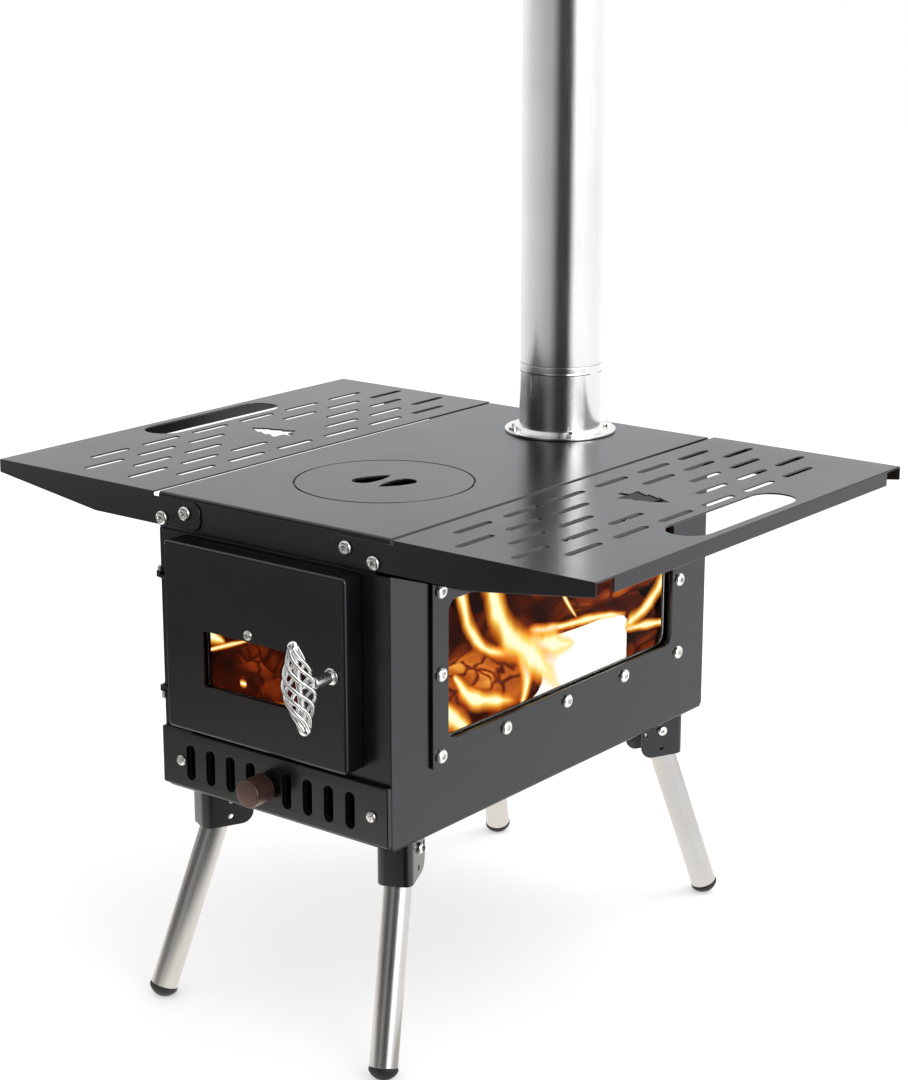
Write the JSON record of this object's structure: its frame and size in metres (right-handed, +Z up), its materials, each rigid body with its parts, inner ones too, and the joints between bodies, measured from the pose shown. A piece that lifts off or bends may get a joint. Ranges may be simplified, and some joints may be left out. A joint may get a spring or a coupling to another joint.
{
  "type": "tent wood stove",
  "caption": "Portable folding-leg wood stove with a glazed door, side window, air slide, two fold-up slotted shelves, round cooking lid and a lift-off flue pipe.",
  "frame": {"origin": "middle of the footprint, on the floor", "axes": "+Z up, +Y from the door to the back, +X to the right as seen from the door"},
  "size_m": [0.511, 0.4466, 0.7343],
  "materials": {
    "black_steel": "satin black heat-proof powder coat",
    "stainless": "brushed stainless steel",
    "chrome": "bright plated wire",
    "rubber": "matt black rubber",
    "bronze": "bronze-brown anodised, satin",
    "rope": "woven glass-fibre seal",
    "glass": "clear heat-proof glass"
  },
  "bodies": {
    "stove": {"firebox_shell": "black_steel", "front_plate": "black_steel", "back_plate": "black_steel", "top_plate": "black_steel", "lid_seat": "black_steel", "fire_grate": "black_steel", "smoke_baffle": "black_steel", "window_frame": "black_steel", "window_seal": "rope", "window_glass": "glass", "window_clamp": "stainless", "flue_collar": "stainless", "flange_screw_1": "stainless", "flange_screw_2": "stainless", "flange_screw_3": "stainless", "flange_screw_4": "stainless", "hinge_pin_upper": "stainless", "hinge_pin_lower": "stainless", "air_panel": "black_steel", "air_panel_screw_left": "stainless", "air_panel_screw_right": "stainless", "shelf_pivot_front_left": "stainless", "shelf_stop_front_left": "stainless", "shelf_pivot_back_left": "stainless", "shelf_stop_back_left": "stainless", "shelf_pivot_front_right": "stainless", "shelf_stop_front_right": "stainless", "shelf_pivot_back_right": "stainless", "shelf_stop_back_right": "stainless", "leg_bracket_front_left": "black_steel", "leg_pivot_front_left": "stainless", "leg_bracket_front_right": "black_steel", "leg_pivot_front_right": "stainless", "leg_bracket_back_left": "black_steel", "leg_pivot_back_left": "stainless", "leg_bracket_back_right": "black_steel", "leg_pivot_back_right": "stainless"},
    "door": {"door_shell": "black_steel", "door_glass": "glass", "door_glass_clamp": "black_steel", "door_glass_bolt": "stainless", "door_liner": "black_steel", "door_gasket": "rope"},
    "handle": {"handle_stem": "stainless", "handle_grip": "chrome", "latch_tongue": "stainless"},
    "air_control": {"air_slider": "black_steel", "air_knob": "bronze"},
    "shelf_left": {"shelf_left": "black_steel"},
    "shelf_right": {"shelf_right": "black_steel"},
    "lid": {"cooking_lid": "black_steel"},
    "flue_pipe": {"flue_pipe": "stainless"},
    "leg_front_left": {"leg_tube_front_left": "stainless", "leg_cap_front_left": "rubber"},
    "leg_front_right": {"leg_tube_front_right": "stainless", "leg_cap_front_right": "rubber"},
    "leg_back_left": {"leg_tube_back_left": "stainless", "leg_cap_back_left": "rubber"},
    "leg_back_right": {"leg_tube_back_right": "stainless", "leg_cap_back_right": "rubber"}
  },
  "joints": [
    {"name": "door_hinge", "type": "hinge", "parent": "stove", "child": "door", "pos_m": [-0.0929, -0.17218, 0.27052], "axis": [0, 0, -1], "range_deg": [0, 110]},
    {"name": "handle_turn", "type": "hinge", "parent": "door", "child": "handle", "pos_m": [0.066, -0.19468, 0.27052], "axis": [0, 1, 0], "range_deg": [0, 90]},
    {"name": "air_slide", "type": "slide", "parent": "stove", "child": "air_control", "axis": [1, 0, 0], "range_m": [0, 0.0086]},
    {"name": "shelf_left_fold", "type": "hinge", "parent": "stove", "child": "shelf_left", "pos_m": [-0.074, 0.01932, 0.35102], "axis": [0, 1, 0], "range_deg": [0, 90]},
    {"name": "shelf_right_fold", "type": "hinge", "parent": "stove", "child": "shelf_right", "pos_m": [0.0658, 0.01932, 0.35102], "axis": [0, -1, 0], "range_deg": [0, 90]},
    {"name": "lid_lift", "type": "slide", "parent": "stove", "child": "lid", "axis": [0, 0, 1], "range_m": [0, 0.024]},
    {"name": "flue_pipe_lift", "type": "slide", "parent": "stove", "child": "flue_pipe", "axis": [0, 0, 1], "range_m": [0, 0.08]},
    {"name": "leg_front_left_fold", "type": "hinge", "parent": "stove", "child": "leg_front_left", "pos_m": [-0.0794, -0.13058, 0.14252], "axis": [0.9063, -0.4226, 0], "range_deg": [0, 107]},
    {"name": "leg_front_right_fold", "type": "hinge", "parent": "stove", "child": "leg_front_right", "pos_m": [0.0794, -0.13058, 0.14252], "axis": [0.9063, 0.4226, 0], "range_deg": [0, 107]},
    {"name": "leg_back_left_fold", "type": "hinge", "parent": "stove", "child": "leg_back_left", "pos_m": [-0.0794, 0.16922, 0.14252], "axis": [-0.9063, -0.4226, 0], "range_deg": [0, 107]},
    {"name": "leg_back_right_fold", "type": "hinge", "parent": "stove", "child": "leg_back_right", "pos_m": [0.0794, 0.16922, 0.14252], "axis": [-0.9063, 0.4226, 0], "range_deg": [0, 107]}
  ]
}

# YOUR TASK:
Write every line of the material above again, exactly.

# FINISHED ANSWER:
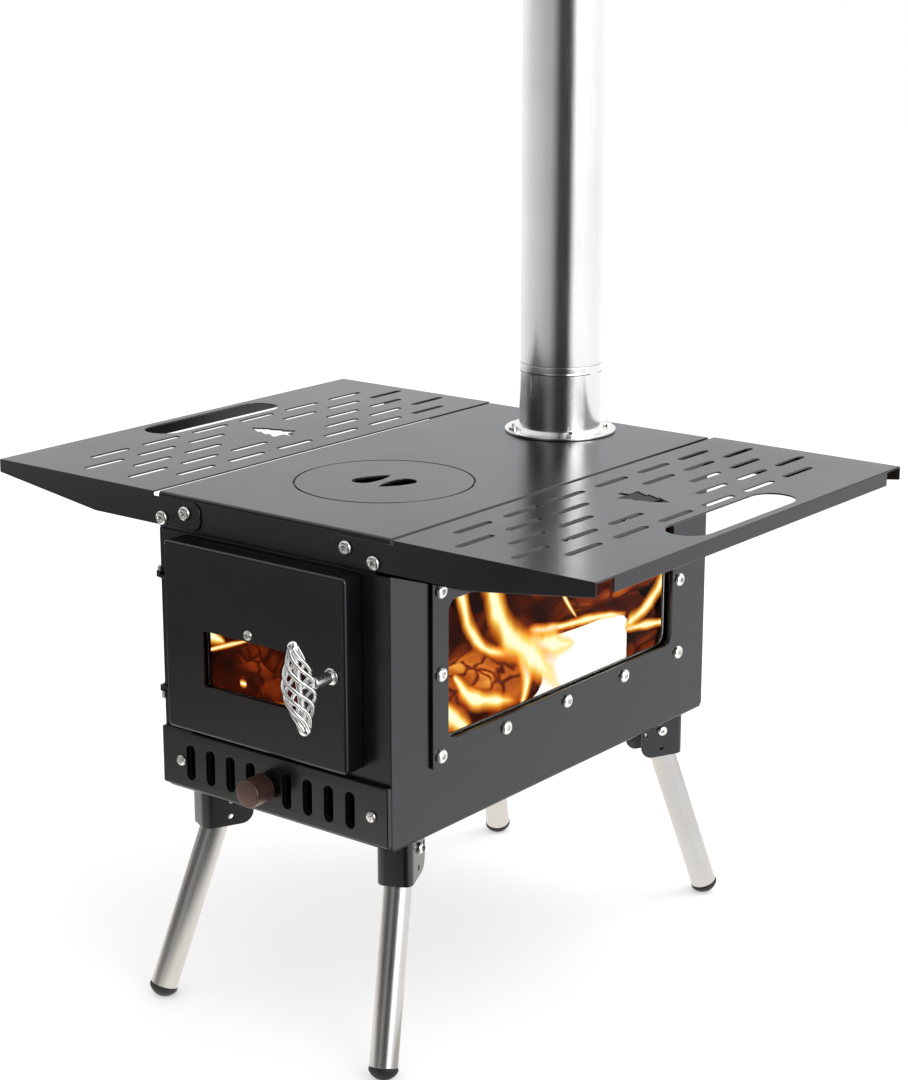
Write the JSON record of this object's structure: its frame and size in metres (right-handed, +Z up), its materials, each rigid body with its parts, inner ones too, and the joints between bodies, measured from the pose shown. A piece that lifts off or bends may get a joint. Ranges may be simplified, and some joints may be left out. A joint may get a spring or a coupling to another joint.
{
  "type": "tent wood stove",
  "caption": "Portable folding-leg wood stove with a glazed door, side window, air slide, two fold-up slotted shelves, round cooking lid and a lift-off flue pipe.",
  "frame": {"origin": "middle of the footprint, on the floor", "axes": "+Z up, +Y from the door to the back, +X to the right as seen from the door"},
  "size_m": [0.511, 0.4466, 0.7343],
  "materials": {
    "black_steel": "satin black heat-proof powder coat",
    "stainless": "brushed stainless steel",
    "chrome": "bright plated wire",
    "rubber": "matt black rubber",
    "bronze": "bronze-brown anodised, satin",
    "rope": "woven glass-fibre seal",
    "glass": "clear heat-proof glass"
  },
  "bodies": {
    "stove": {"firebox_shell": "black_steel", "front_plate": "black_steel", "back_plate": "black_steel", "top_plate": "black_steel", "lid_seat": "black_steel", "fire_grate": "black_steel", "smoke_baffle": "black_steel", "window_frame": "black_steel", "window_seal": "rope", "window_glass": "glass", "window_clamp": "stainless", "flue_collar": "stainless", "flange_screw_1": "stainless", "flange_screw_2": "stainless", "flange_screw_3": "stainless", "flange_screw_4": "stainless", "hinge_pin_upper": "stainless", "hinge_pin_lower": "stainless", "air_panel": "black_steel", "air_panel_screw_left": "stainless", "air_panel_screw_right": "stainless", "shelf_pivot_front_left": "stainless", "shelf_stop_front_left": "stainless", "shelf_pivot_back_left": "stainless", "shelf_stop_back_left": "stainless", "shelf_pivot_front_right": "stainless", "shelf_stop_front_right": "stainless", "shelf_pivot_back_right": "stainless", "shelf_stop_back_right": "stainless", "leg_bracket_front_left": "black_steel", "leg_pivot_front_left": "stainless", "leg_bracket_front_right": "black_steel", "leg_pivot_front_right": "stainless", "leg_bracket_back_left": "black_steel", "leg_pivot_back_left": "stainless", "leg_bracket_back_right": "black_steel", "leg_pivot_back_right": "stainless"},
    "door": {"door_shell": "black_steel", "door_glass": "glass", "door_glass_clamp": "black_steel", "door_glass_bolt": "stainless", "door_liner": "black_steel", "door_gasket": "rope"},
    "handle": {"handle_stem": "stainless", "handle_grip": "chrome", "latch_tongue": "stainless"},
    "air_control": {"air_slider": "black_steel", "air_knob": "bronze"},
    "shelf_left": {"shelf_left": "black_steel"},
    "shelf_right": {"shelf_right": "black_steel"},
    "lid": {"cooking_lid": "black_steel"},
    "flue_pipe": {"flue_pipe": "stainless"},
    "leg_front_left": {"leg_tube_front_left": "stainless", "leg_cap_front_left": "rubber"},
    "leg_front_right": {"leg_tube_front_right": "stainless", "leg_cap_front_right": "rubber"},
    "leg_back_left": {"leg_tube_back_left": "stainless", "leg_cap_back_left": "rubber"},
    "leg_back_right": {"leg_tube_back_right": "stainless", "leg_cap_back_right": "rubber"}
  },
  "joints": [
    {"name": "door_hinge", "type": "hinge", "parent": "stove", "child": "door", "pos_m": [-0.0929, -0.17218, 0.27052], "axis": [0, 0, -1], "range_deg": [0, 110]},
    {"name": "handle_turn", "type": "hinge", "parent": "door", "child": "handle", "pos_m": [0.066, -0.19468, 0.27052], "axis": [0, 1, 0], "range_deg": [0, 90]},
    {"name": "air_slide", "type": "slide", "parent": "stove", "child": "air_control", "axis": [1, 0, 0], "range_m": [0, 0.0086]},
    {"name": "shelf_left_fold", "type": "hinge", "parent": "stove", "child": "shelf_left", "pos_m": [-0.074, 0.01932, 0.35102], "axis": [0, 1, 0], "range_deg": [0, 90]},
    {"name": "shelf_right_fold", "type": "hinge", "parent": "stove", "child": "shelf_right", "pos_m": [0.0658, 0.01932, 0.35102], "axis": [0, -1, 0], "range_deg": [0, 90]},
    {"name": "lid_lift", "type": "slide", "parent": "stove", "child": "lid", "axis": [0, 0, 1], "range_m": [0, 0.024]},
    {"name": "flue_pipe_lift", "type": "slide", "parent": "stove", "child": "flue_pipe", "axis": [0, 0, 1], "range_m": [0, 0.08]},
    {"name": "leg_front_left_fold", "type": "hinge", "parent": "stove", "child": "leg_front_left", "pos_m": [-0.0794, -0.13058, 0.14252], "axis": [0.9063, -0.4226, 0], "range_deg": [0, 107]},
    {"name": "leg_front_right_fold", "type": "hinge", "parent": "stove", "child": "leg_front_right", "pos_m": [0.0794, -0.13058, 0.14252], "axis": [0.9063, 0.4226, 0], "range_deg": [0, 107]},
    {"name": "leg_back_left_fold", "type": "hinge", "parent": "stove", "child": "leg_back_left", "pos_m": [-0.0794, 0.16922, 0.14252], "axis": [-0.9063, -0.4226, 0], "range_deg": [0, 107]},
    {"name": "leg_back_right_fold", "type": "hinge", "parent": "stove", "child": "leg_back_right", "pos_m": [0.0794, 0.16922, 0.14252], "axis": [-0.9063, 0.4226, 0], "range_deg": [0, 107]}
  ]
}